- **INPUT**:
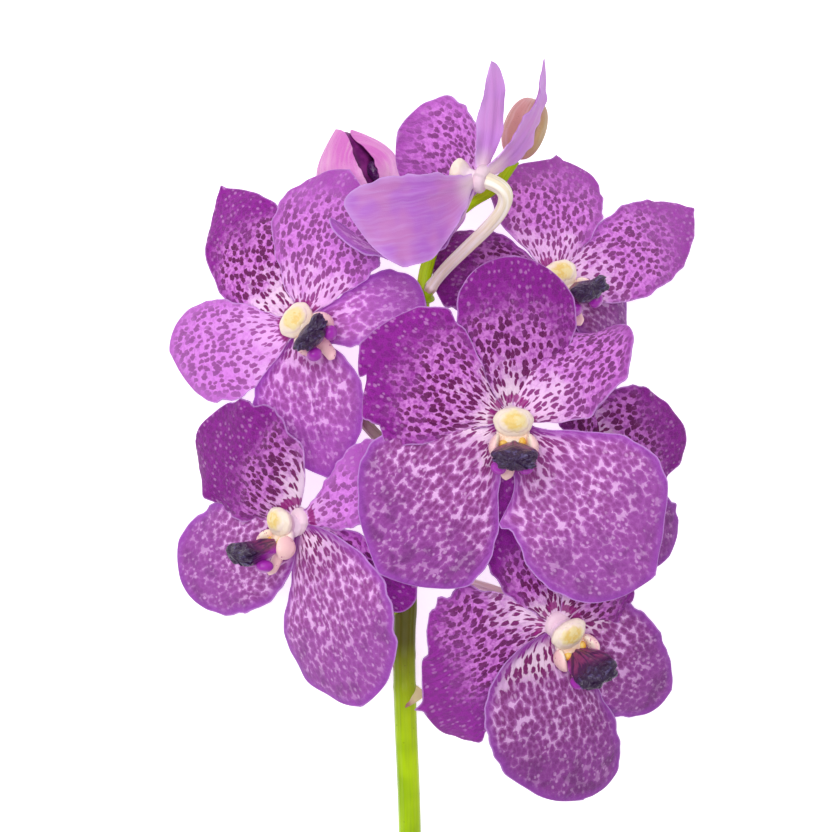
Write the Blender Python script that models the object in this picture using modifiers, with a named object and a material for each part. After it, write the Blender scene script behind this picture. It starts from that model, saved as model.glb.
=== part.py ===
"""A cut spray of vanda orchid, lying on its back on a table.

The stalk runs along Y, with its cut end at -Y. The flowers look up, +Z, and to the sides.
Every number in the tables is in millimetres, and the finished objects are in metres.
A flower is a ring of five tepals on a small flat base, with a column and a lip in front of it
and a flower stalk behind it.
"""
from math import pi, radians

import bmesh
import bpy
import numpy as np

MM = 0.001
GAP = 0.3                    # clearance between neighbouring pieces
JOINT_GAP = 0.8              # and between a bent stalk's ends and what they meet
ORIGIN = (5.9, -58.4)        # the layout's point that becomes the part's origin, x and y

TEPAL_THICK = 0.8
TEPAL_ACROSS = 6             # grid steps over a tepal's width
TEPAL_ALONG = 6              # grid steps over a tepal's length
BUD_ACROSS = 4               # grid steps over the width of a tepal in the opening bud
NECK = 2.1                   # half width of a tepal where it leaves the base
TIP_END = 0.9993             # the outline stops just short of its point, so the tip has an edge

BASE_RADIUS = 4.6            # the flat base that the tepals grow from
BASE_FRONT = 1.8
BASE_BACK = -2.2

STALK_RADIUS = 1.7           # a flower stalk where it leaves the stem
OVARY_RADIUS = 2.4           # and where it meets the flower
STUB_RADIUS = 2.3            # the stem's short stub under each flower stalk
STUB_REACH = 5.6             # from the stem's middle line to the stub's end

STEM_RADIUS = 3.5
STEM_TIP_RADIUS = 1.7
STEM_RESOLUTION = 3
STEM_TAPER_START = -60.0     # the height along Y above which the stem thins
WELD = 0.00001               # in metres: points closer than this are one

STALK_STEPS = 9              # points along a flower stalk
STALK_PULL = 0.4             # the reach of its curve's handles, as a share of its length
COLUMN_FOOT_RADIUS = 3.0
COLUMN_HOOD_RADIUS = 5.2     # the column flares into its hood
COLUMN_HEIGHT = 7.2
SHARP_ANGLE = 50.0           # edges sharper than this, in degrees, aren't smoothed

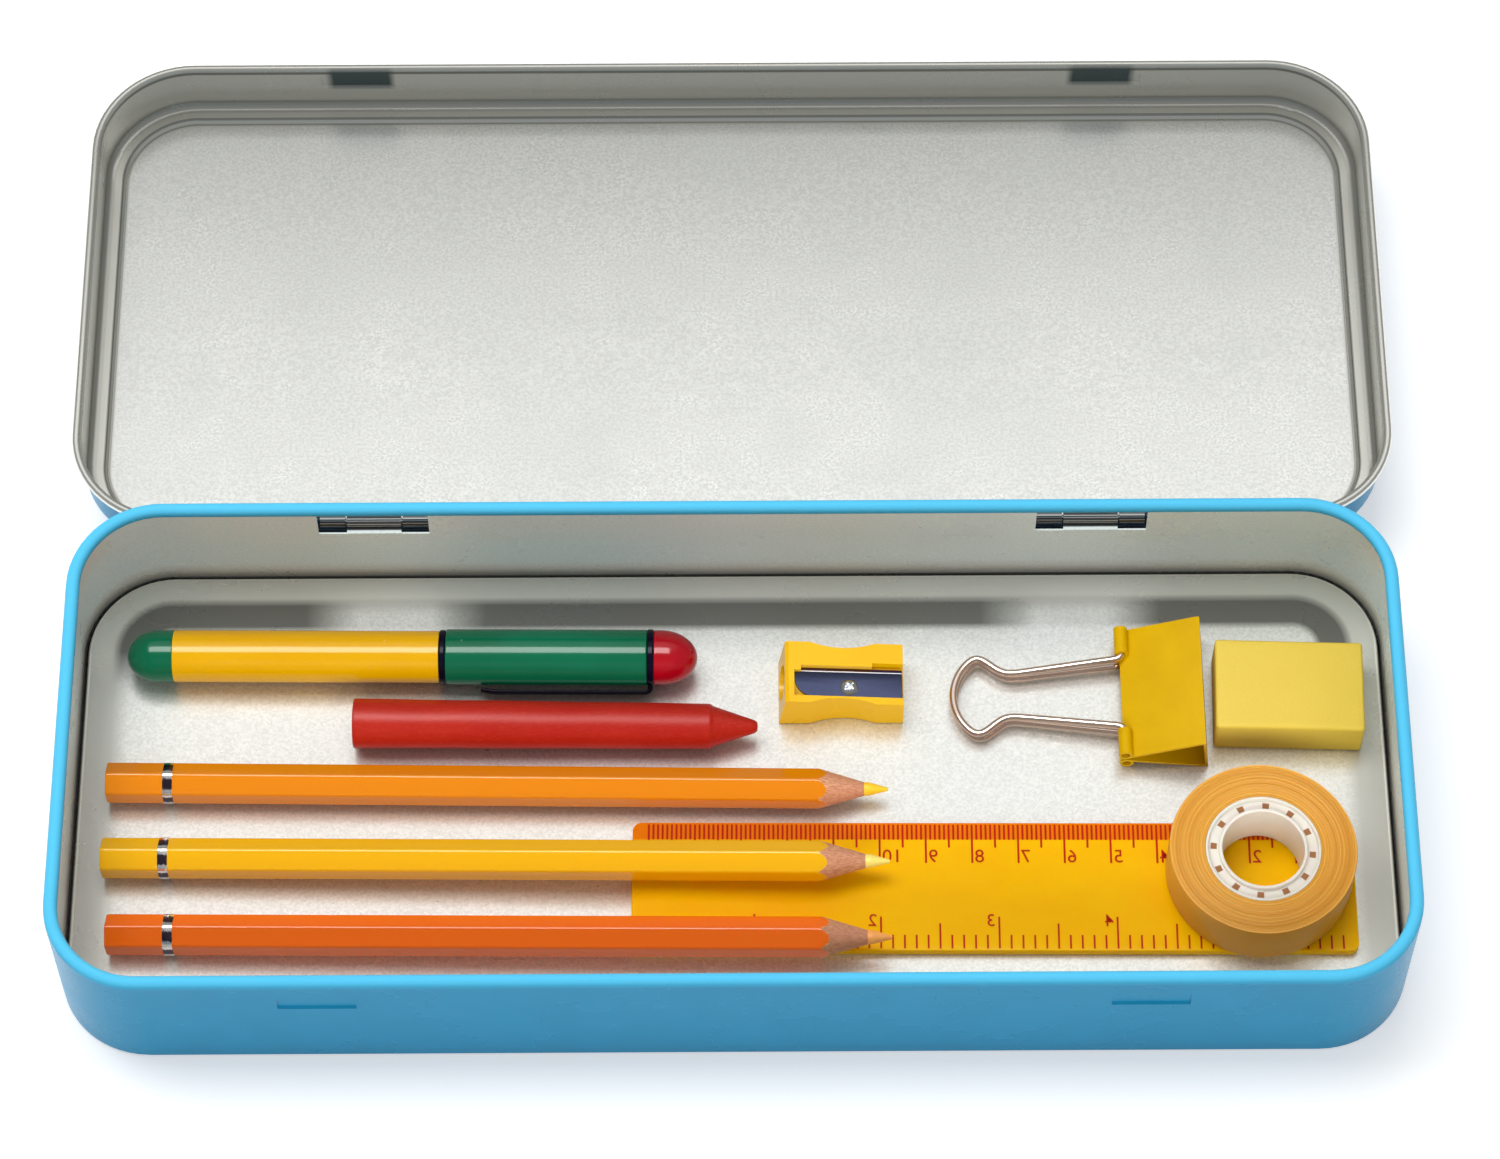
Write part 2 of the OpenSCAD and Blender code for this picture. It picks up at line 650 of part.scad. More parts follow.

- **EXERCISE BRIEF**: Exact copies of all the records are required.

- **ANSWER TO THE PROBLEM**:
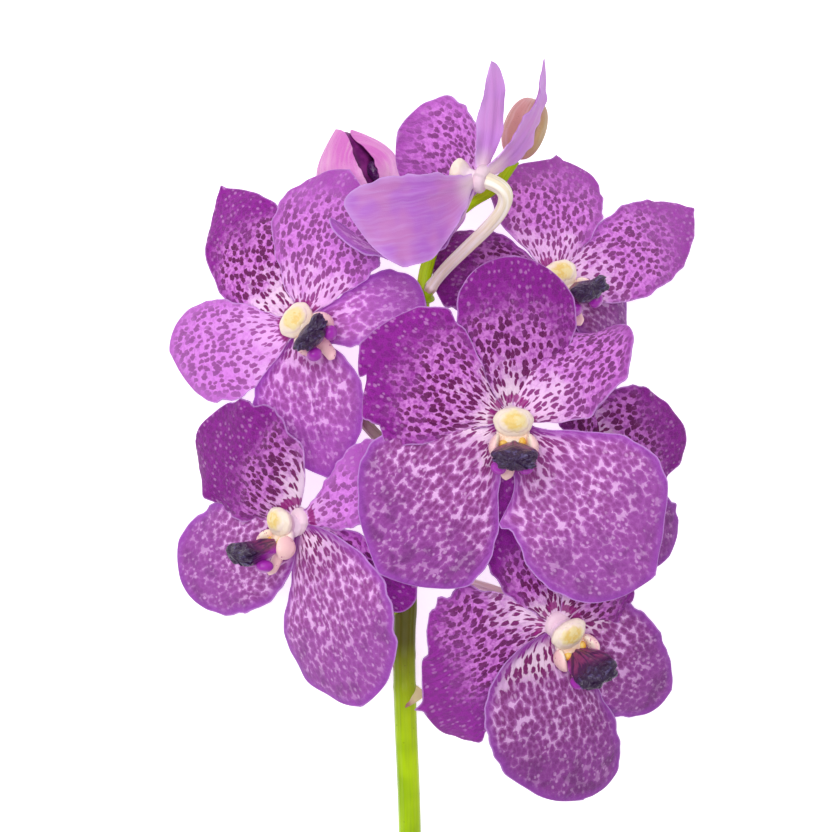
Write the Blender Python script that models the object in this picture using modifiers, with a named object and a material for each part. After it, write the Blender scene script behind this picture. It starts from that model, saved as model.glb.
=== part.py ===
"""A cut spray of vanda orchid, lying on its back on a table.

The stalk runs along Y, with its cut end at -Y. The flowers look up, +Z, and to the sides.
Every number in the tables is in millimetres, and the finished objects are in metres.
A flower is a ring of five tepals on a small flat base, with a column and a lip in front of it
and a flower stalk behind it.
"""
from math import pi, radians

import bmesh
import bpy
import numpy as np

MM = 0.001
GAP = 0.3                    # clearance between neighbouring pieces
JOINT_GAP = 0.8              # and between a bent stalk's ends and what they meet
ORIGIN = (5.9, -58.4)        # the layout's point that becomes the part's origin, x and y

TEPAL_THICK = 0.8
TEPAL_ACROSS = 6             # grid steps over a tepal's width
TEPAL_ALONG = 6              # grid steps over a tepal's length
BUD_ACROSS = 4               # grid steps over the width of a tepal in the opening bud
NECK = 2.1                   # half width of a tepal where it leaves the base
TIP_END = 0.9993             # the outline stops just short of its point, so the tip has an edge

BASE_RADIUS = 4.6            # the flat base that the tepals grow from
BASE_FRONT = 1.8
BASE_BACK = -2.2

STALK_RADIUS = 1.7           # a flower stalk where it leaves the stem
OVARY_RADIUS = 2.4           # and where it meets the flower
STUB_RADIUS = 2.3            # the stem's short stub under each flower stalk
STUB_REACH = 5.6             # from the stem's middle line to the stub's end

STEM_RADIUS = 3.5
STEM_TIP_RADIUS = 1.7
STEM_RESOLUTION = 3
STEM_TAPER_START = -60.0     # the height along Y above which the stem thins
WELD = 0.00001               # in metres: points closer than this are one

STALK_STEPS = 9              # points along a flower stalk
STALK_PULL = 0.4             # the reach of its curve's handles, as a share of its length
COLUMN_FOOT_RADIUS = 3.0
COLUMN_HOOD_RADIUS = 5.2     # the column flares into its hood
COLUMN_HEIGHT = 7.2
SHARP_ANGLE = 50.0           # edges sharper than this, in degrees, aren't smoothed

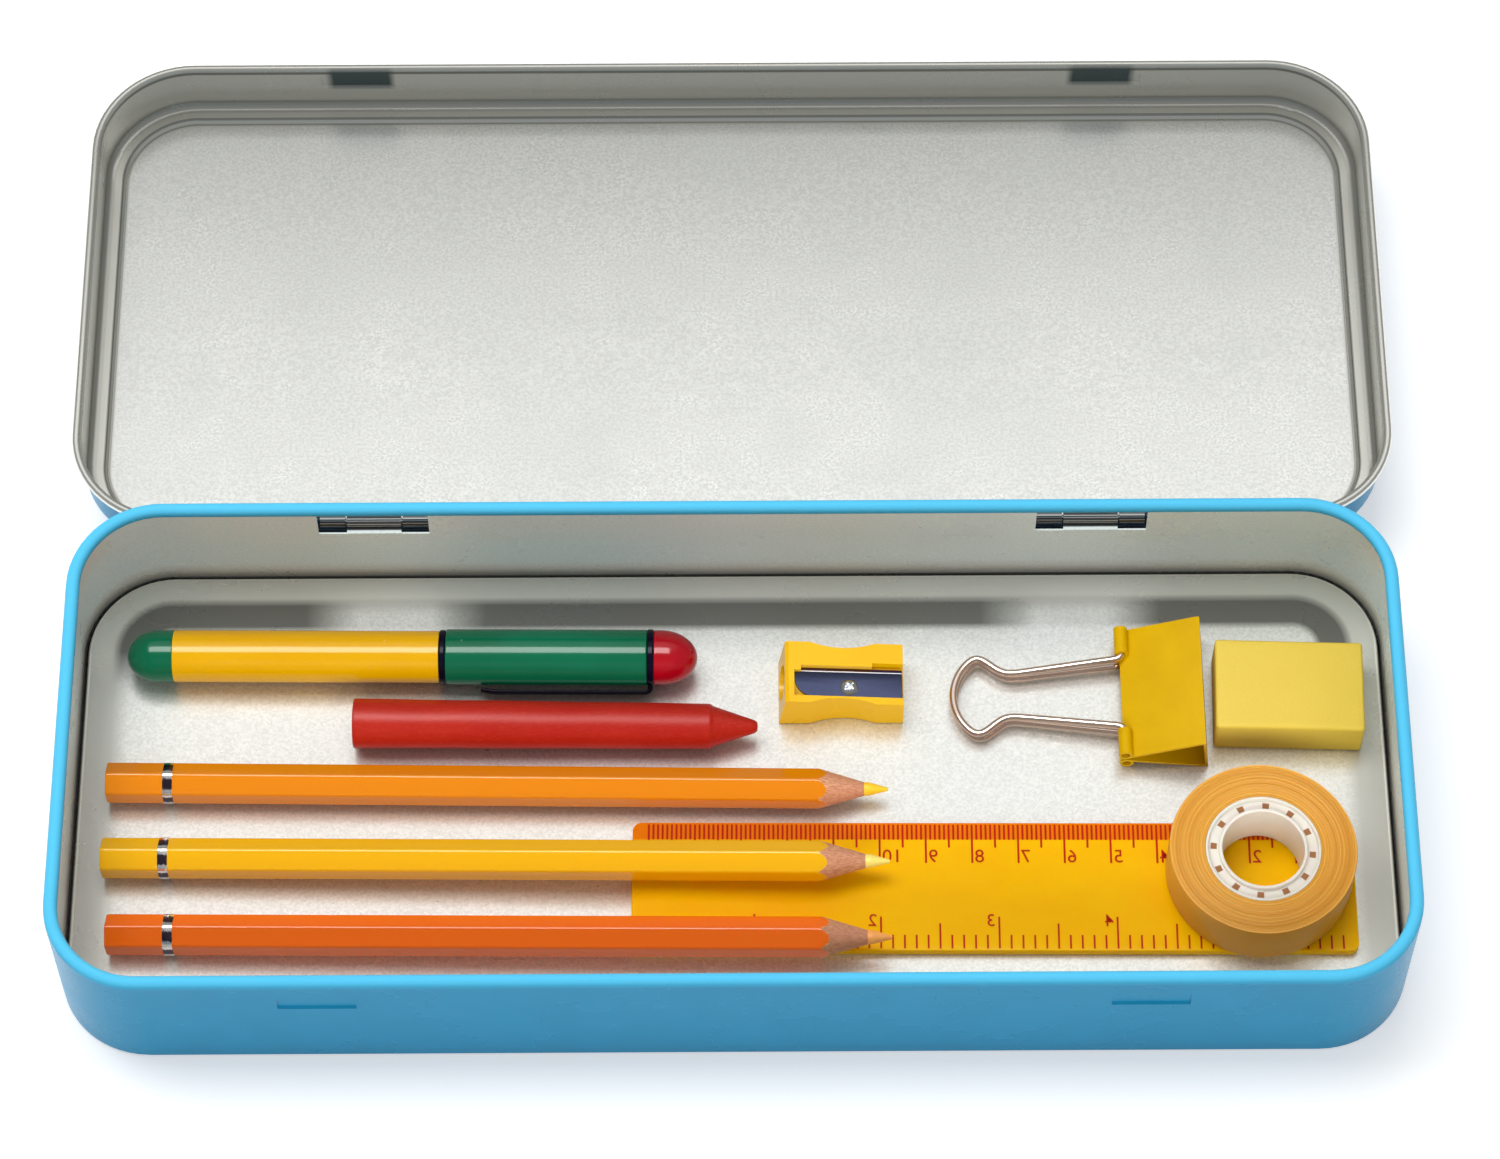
Write part 2 of the OpenSCAD and Blender code for this picture. It picks up at line 650 of part.scad. More parts follow.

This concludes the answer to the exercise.